● WHAT IS BEING ASKED
Starting at the line with "the table inwards." and stopping at the line with "for node in", repeat each line exactly. Include both and omit the rest.

● GIVEN INFORMATION
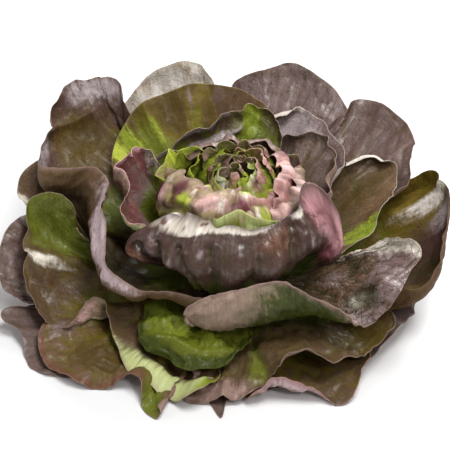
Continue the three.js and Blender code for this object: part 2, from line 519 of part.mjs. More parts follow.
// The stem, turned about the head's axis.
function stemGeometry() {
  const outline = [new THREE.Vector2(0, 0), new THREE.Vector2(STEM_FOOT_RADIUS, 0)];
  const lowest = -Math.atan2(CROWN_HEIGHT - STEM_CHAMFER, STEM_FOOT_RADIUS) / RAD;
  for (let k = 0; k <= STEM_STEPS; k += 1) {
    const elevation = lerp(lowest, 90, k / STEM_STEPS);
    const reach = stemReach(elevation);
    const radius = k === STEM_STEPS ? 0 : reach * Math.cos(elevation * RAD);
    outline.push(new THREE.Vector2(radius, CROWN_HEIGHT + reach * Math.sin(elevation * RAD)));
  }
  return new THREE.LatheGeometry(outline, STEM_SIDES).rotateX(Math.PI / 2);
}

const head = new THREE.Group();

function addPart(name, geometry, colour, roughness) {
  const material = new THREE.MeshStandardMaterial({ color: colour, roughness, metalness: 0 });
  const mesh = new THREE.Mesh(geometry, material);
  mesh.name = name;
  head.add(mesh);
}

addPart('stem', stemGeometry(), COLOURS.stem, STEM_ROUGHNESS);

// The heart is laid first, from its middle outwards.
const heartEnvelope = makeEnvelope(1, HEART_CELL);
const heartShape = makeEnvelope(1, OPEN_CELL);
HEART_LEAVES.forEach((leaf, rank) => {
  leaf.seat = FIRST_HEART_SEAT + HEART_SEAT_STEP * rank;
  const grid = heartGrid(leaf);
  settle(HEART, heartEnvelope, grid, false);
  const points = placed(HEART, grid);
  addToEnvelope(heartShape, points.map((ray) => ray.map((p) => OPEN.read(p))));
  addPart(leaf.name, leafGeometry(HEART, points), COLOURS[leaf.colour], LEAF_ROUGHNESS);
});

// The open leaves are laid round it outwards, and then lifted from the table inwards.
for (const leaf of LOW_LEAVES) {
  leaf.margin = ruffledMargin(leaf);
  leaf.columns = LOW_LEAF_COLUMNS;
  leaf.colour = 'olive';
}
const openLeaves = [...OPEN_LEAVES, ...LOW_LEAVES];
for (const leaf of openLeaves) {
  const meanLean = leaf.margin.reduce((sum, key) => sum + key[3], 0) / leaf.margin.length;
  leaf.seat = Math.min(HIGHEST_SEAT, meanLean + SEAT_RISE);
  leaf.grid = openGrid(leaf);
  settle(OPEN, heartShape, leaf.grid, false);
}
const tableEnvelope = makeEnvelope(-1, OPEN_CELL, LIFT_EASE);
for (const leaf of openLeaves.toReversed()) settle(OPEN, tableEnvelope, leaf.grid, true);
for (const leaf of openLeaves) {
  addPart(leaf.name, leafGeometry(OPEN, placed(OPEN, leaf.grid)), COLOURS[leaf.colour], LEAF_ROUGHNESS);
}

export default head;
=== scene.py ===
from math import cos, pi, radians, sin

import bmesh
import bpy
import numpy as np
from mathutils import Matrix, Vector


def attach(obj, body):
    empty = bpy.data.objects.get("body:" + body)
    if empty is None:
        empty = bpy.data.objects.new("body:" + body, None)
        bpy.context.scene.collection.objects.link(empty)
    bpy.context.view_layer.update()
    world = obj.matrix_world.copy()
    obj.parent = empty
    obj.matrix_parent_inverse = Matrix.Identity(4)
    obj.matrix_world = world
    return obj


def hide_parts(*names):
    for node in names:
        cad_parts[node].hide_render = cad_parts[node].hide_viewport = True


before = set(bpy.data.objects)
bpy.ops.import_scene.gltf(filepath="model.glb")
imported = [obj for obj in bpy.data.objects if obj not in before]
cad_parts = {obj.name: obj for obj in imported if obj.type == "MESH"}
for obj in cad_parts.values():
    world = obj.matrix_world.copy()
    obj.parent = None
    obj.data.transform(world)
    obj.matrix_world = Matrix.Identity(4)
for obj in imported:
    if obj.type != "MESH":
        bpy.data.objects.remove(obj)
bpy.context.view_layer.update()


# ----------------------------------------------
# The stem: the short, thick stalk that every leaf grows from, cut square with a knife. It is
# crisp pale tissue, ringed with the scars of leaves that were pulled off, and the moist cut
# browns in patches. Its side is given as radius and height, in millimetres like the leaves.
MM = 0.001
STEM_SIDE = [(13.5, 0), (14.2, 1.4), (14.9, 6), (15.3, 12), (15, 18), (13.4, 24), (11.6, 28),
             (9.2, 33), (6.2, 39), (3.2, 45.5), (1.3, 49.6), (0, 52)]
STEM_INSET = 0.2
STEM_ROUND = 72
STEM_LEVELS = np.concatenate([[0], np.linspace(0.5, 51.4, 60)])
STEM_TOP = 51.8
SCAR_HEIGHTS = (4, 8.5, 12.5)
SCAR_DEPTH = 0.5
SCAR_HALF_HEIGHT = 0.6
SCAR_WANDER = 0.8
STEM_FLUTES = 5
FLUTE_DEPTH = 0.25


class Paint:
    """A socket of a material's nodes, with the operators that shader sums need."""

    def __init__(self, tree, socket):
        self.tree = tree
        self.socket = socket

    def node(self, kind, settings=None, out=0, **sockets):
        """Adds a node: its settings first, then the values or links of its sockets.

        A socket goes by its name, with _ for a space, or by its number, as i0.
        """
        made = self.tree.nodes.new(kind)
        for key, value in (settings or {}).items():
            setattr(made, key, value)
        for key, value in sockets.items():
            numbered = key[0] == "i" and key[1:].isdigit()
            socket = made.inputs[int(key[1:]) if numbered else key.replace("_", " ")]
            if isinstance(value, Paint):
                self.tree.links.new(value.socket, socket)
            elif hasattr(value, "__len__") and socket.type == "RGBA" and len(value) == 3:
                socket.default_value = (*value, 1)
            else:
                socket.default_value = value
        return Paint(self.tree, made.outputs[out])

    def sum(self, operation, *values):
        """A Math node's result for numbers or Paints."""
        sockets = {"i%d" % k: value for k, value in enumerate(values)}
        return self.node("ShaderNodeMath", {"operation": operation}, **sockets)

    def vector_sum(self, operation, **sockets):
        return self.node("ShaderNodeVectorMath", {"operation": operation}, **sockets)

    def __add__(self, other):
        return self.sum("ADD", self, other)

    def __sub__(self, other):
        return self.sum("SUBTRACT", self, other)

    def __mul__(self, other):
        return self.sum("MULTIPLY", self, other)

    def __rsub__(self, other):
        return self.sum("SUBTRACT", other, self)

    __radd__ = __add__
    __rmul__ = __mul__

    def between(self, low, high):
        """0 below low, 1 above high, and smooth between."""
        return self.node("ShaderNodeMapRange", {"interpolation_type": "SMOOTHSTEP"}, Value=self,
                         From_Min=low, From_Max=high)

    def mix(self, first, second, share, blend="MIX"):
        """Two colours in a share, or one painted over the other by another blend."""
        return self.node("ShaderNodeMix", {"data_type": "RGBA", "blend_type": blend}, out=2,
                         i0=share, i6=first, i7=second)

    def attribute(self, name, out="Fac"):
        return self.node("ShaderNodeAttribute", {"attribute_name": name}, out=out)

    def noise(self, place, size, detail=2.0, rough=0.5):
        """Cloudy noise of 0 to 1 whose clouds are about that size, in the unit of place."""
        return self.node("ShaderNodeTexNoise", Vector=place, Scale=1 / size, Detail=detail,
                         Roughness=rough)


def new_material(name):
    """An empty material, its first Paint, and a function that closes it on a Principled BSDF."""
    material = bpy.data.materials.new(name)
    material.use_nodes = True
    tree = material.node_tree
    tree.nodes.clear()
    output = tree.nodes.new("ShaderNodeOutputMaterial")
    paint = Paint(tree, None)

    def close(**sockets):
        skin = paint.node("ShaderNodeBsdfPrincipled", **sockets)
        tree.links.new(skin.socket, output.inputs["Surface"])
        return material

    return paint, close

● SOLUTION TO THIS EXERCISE
// The open leaves are laid round it outwards, and then lifted from the table inwards.
for (const leaf of LOW_LEAVES) {
  leaf.margin = ruffledMargin(leaf);
  leaf.columns = LOW_LEAF_COLUMNS;
  leaf.colour = 'olive';
}
const openLeaves = [...OPEN_LEAVES, ...LOW_LEAVES];
for (const leaf of openLeaves) {
  const meanLean = leaf.margin.reduce((sum, key) => sum + key[3], 0) / leaf.margin.length;
  leaf.seat = Math.min(HIGHEST_SEAT, meanLean + SEAT_RISE);
  leaf.grid = openGrid(leaf);
  settle(OPEN, heartShape, leaf.grid, false);
}
const tableEnvelope = makeEnvelope(-1, OPEN_CELL, LIFT_EASE);
for (const leaf of openLeaves.toReversed()) settle(OPEN, tableEnvelope, leaf.grid, true);
for (const leaf of openLeaves) {
  addPart(leaf.name, leafGeometry(OPEN, placed(OPEN, leaf.grid)), COLOURS[leaf.colour], LEAF_ROUGHNESS);
}

export default head;
=== scene.py ===
from math import cos, pi, radians, sin

import bmesh
import bpy
import numpy as np
from mathutils import Matrix, Vector


def attach(obj, body):
    empty = bpy.data.objects.get("body:" + body)
    if empty is None:
        empty = bpy.data.objects.new("body:" + body, None)
        bpy.context.scene.collection.objects.link(empty)
    bpy.context.view_layer.update()
    world = obj.matrix_world.copy()
    obj.parent = empty
    obj.matrix_parent_inverse = Matrix.Identity(4)
    obj.matrix_world = world
    return obj


def hide_parts(*names):
    for node in names:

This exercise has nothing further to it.